Cette simplicité de style est une des raisons du mépris dont beaucoup de lecteurs font preuve à l'égard de la série. De la simplicité au simpliste il n'y a qu'un pas que Stephenie Meyer franchit allègrement de temps en temps. Le fait est que son écriture n'admet aucune subtilité.
Les parallèles qu'elle tente de tracer sont scolaires. Tout au long du second tome, New Moon, des références transparentes à Roméo et Juliette sont faites, si crument que ça en devient lourd. De la même manière, le second tome, Eclipse, est pesamment mis en parallèle des Hauts de Hurlevent, sur une bête histoire de jalousie. Au point qu'on se demande si Meyer a lu plus que ces deux livres et si elle a vraiment cherché à aller au-delà de l'histoire. L'ambiance, la signification, l'état d'esprit des auteurs de ces oeuvres doivent lui être inconnus. Seuls les grands axes sont exploités pour tracer des comparaisons dignes d'un élève de quatrième.
Outre les références littéraires outrancieusement puériles, des parallèles et de comparaisons sont tracés entre les personnages sans aucune subtilité. Jacob a la peau chaude, Edward a la peau froide, rien n'est tiède. Bref, Stephenie Meyer est à la littérature ce que Dolph Lundgren est au cinéma. N'empêche que Lundgren peut être réjouissant à sa manière.

Un autre reproche à faire concerne la tentative ratée de suspense. Twilight est comparé à Harry Potter, qui vise à peu près le même public. JK Rowling construisait ses histoires avec plus de soin. Parmi la profusion de détails, seuls quelques-uns servaient au dénouement final. Chez Meyer, tout sert. Le dénouement est largement prévisible, il y a peu de surprise. Mais on ne lit pas Twilight pour avoir des surprises !

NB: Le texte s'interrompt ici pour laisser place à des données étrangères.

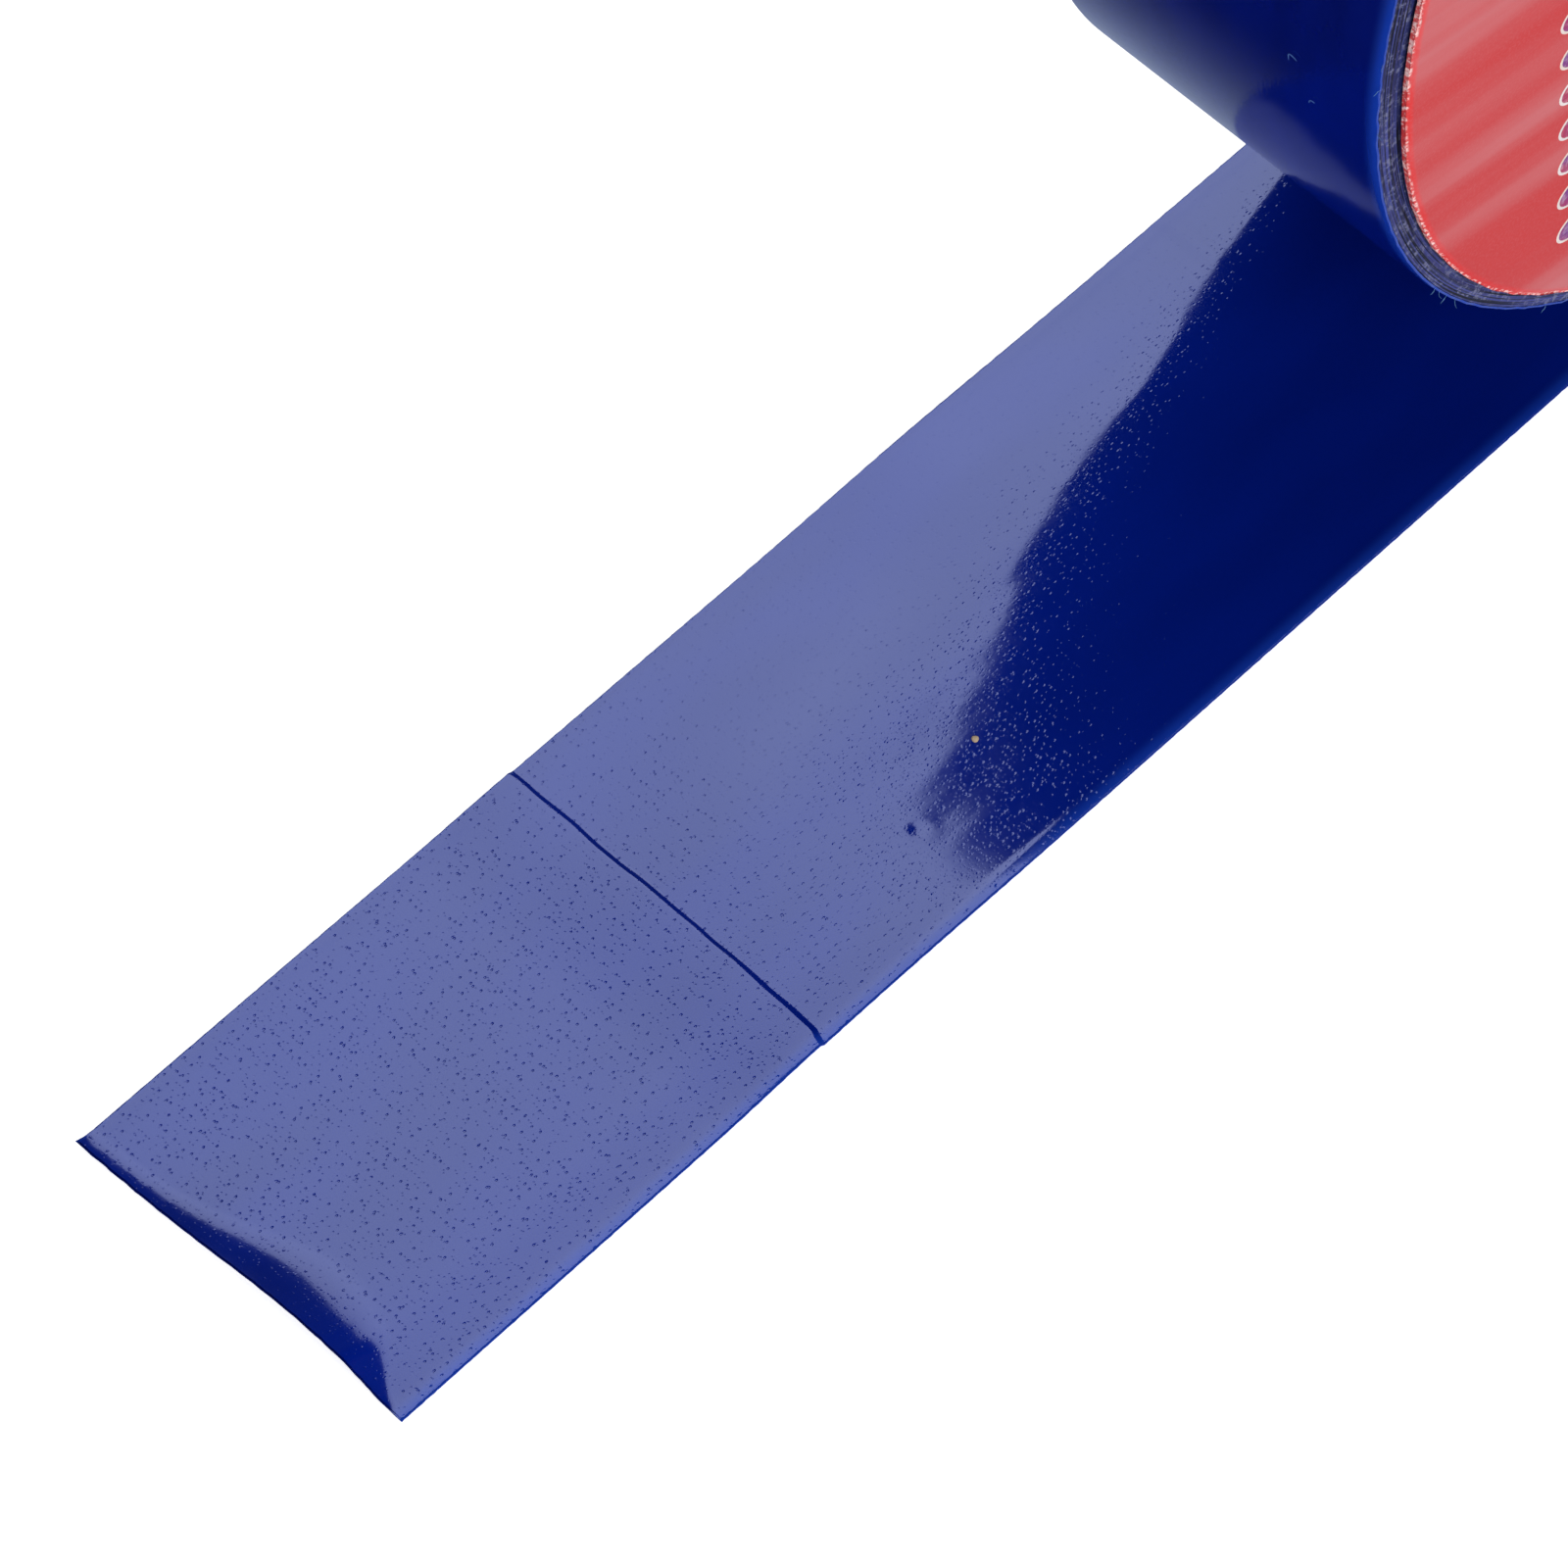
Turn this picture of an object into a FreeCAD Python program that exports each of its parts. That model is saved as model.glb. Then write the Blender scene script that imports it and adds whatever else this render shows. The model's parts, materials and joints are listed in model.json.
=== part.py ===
"""A roll of PVC electrical tape standing on edge, with a length of tape drawn off and laid out flat.

The frame has its origin at the centre of the core's bore. +Y runs along the bore, away from the labelled side,
+Z is up, and the drawn-off strip lies towards -X with its sticky side up. All sizes are in millimetres.

The tape is one film with glue on its inner side. It is wound on a cardboard core, its last turn comes round the
roll to the lowest point, and there it leaves the roll as the strip. The strip bends at two creases.
"""

import FreeCAD
import Part
import math
import os

# The tape
TAPE_WIDTH = 19.0
BACKING = 0.10
ADHESIVE = 0.03
TAPE = BACKING + ADHESIVE
ADHESIVE_SETBACK = 0.10

# The roll
ROLL_RADIUS = 35.6
TURN_GAP = 0.02
RUNNING_GAP = 0.05

# The core, wound from three plies of board and paper
BORE_RADIUS = 19.0
LINER_PLY = 0.4
BOARD_PLY = 1.2
WRAP_PLY = 0.4

# The label, a card disc held by a smaller ring of glue
LABEL_RADIUS = 34.3
LABEL_HOLE_RADIUS = 19.6
LABEL_CARD = 0.35
LABEL_GLUE = 0.28
GLUE_MARGIN = 1.3

# The strip, measured from the line where it leaves the roll
STRIP_LENGTH = 92.2
LIFT_CREASE = 26.5
END_CREASE = 67.2
CREASE_GAP = 0.10

HALF_WIDTH = TAPE_WIDTH / 2
CORE_RADIUS = BORE_RADIUS + LINER_PLY + BOARD_PLY + WRAP_PLY
TURN_PITCH = TAPE + TURN_GAP
COIL_RADIUS = ROLL_RADIUS - TAPE - TURN_PITCH - RUNNING_GAP
TABLE = -ROLL_RADIUS


def ring(outer, inner, y_low, y_high):
    """A flat ring about the roll's axis, between two heights along it."""
    start = FreeCAD.Vector(0, y_low, 0)
    along = FreeCAD.Vector(0, 1, 0)
    depth = y_high - y_low
    return Part.makeCylinder(outer, depth, start, along).cut(Part.makeCylinder(inner, depth, start, along))


def slab(x_near, x_far, half_width, z_low, z_high):
    """A flat stretch of the strip from x_near to x_far, both measured away from the roll."""
    corner = FreeCAD.Vector(-x_far, -half_width, z_low)
    return Part.makeBox(x_far - x_near, 2 * half_width, z_high - z_low, corner)


def quarter_arcs(first_radius):
    """One turn of a spiral as four tangent quarter arcs, from the lowest point up the +X side and round.

    Each quarter's radius is a quarter of the pitch less than the last, and its centre moves by the same
    amount towards their shared end, so the turn ends one pitch above where it started.
    """
    step = TURN_PITCH / 4
    centres = ((0, 0), (step, 0), (step, step), (0, step))
    arcs = []
    for quarter, (x, z) in enumerate(centres):
        radius = first_radius - quarter * step
        start = math.radians(-90 + 90 * quarter)
        points = []
        for part in (0, 0.5, 1):
            angle = start + part * math.pi / 2
            points.append(FreeCAD.Vector(x + radius * math.cos(angle), -HALF_WIDTH, z + radius * math.sin(angle)))
        arcs.append(Part.Arc(*points).toShape())
    return arcs


def last_turn():
    """The outermost turn: a spiral one tape thick, which ends just above its own start."""
    outer = quarter_arcs(ROLL_RADIUS)
    inner = quarter_arcs(ROLL_RADIUS - TAPE)
    z_start, z_end = TABLE, TABLE + TURN_PITCH
    start_cut = Part.makeLine((0, -HALF_WIDTH, z_start + TAPE), (0, -HALF_WIDTH, z_start))
    end_cut = Part.makeLine((0, -HALF_WIDTH, z_end), (0, -HALF_WIDTH, z_end + TAPE))
    outline = Part.Wire([start_cut, *outer, end_cut, *reversed(inner)])
    return Part.Face(outline).extrude(FreeCAD.Vector(0, TAPE_WIDTH, 0))


def core_plies():
    """The three plies of the core, one inside the other."""
    board = BORE_RADIUS + LINER_PLY
    wrap = board + BOARD_PLY
    return {
        "core_liner_ply": ring(board, BORE_RADIUS, -HALF_WIDTH, HALF_WIDTH),
        "core_board_ply": ring(wrap, board, -HALF_WIDTH, HALF_WIDTH),
        "core_wrap_ply": ring(CORE_RADIUS, wrap, -HALF_WIDTH, HALF_WIDTH),
    }


def wound_tape():
    """Every turn under the last one, as one coil."""
    return {"wound_tape": ring(COIL_RADIUS, CORE_RADIUS, -HALF_WIDTH, HALF_WIDTH)}


def label():
    """The label's card and the ring of glue that holds it to the side of the coil."""
    glue_face = -HALF_WIDTH - LABEL_GLUE
    glue = ring(LABEL_RADIUS - GLUE_MARGIN, CORE_RADIUS + GLUE_MARGIN, glue_face, -HALF_WIDTH)
    card = ring(LABEL_RADIUS, LABEL_HOLE_RADIUS, glue_face - LABEL_CARD, glue_face)
    return {"label_glue": glue, "label_card": card}


def strip():
    """The drawn-off strip in three flat stretches, each a backing film with its layer of glue on top."""
    half_gap = CREASE_GAP / 2
    stretches = {
        "lead": (0, LIFT_CREASE - half_gap),
        "middle": (LIFT_CREASE + half_gap, END_CREASE - half_gap),
        "end": (END_CREASE + half_gap, STRIP_LENGTH),
    }
    film_top = TABLE + BACKING
    glue_half_width = HALF_WIDTH - ADHESIVE_SETBACK
    pieces = {}
    for name, (near, far) in stretches.items():
        pieces[name + "_backing"] = slab(near, far, HALF_WIDTH, TABLE, film_top)
        pieces[name + "_adhesive"] = slab(near, far, glue_half_width, film_top, film_top + ADHESIVE)
    return pieces


os.makedirs("parts", exist_ok=True)
pieces = {**core_plies(), **wound_tape(), **label(), "last_turn": last_turn(), **strip()}
for name, shape in pieces.items():
    shape.exportStep(f"parts/{name}.step")
    print(f"{name}: valid {shape.isValid()}, solids {len(shape.Solids)}, volume {shape.Volume:.2f} mm3")
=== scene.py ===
"""The looks of a roll of blue electrical tape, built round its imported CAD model.

The roll stands on edge with its axis along Y and its label facing -Y. The drawn-off strip lies towards -X
with its sticky side up. All shapes are worked out in metres in the CAD model's own frame.
"""

import json
import math

import bpy
import numpy as np
from bpy.props import FloatProperty, FloatVectorProperty, PointerProperty
from mathutils import Matrix, Vector


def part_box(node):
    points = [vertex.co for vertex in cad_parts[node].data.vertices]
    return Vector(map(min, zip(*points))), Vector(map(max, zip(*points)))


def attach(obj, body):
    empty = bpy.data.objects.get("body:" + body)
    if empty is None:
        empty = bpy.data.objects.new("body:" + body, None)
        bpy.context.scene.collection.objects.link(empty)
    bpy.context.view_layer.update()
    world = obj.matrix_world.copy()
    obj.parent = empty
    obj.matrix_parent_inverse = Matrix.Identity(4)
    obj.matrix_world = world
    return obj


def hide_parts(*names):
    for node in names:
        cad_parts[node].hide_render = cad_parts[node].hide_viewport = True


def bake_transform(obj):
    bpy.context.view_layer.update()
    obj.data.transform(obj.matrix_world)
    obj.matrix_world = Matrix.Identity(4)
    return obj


bl_info = {
    "name": "Electrical Tape Roll",
    "version": (1, 0, 0),
    "blender": (4, 5, 0),
    "location": "View3D > Sidebar > Tape",
    "description": "Builds a tape roll's coil, strip, core, label and studio round its CAD frame",
    "category": "Object",
}

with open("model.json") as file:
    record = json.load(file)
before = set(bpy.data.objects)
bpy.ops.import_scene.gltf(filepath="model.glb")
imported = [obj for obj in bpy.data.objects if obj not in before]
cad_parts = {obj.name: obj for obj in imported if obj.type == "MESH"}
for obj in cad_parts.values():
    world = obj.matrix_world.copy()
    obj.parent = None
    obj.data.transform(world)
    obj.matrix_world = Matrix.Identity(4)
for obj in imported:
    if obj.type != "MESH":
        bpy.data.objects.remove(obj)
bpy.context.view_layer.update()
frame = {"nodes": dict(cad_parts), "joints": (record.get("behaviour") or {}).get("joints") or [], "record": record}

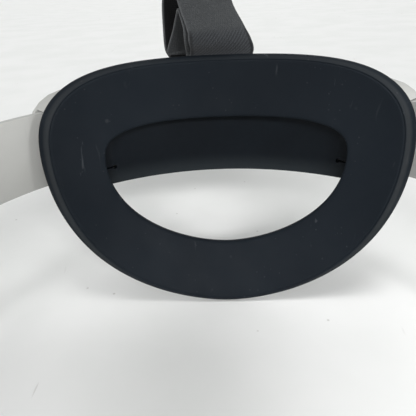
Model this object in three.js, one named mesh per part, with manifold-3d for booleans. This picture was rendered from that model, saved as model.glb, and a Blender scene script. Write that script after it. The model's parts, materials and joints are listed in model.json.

Malheureusement, Meyer s'acharne à tenter d'installer un suspense. Un événement, dont les causes et conséquences de cet événement sont transparents, a lieu, mais l'héroïne les interprète de travers, elle qui est censée être assez intelligente. Evidemment, Bella comprend à la fin du volume ce qui se passe réellement, et elle est toute étonnée. L'ensemble est artificiel, l'héroïne perd toute crédibilité. Tout se passe comme si Meyer déformait ses personnages pour les faire coller à son histoire, au lieu de faire évoluer son histoire autour des personnages.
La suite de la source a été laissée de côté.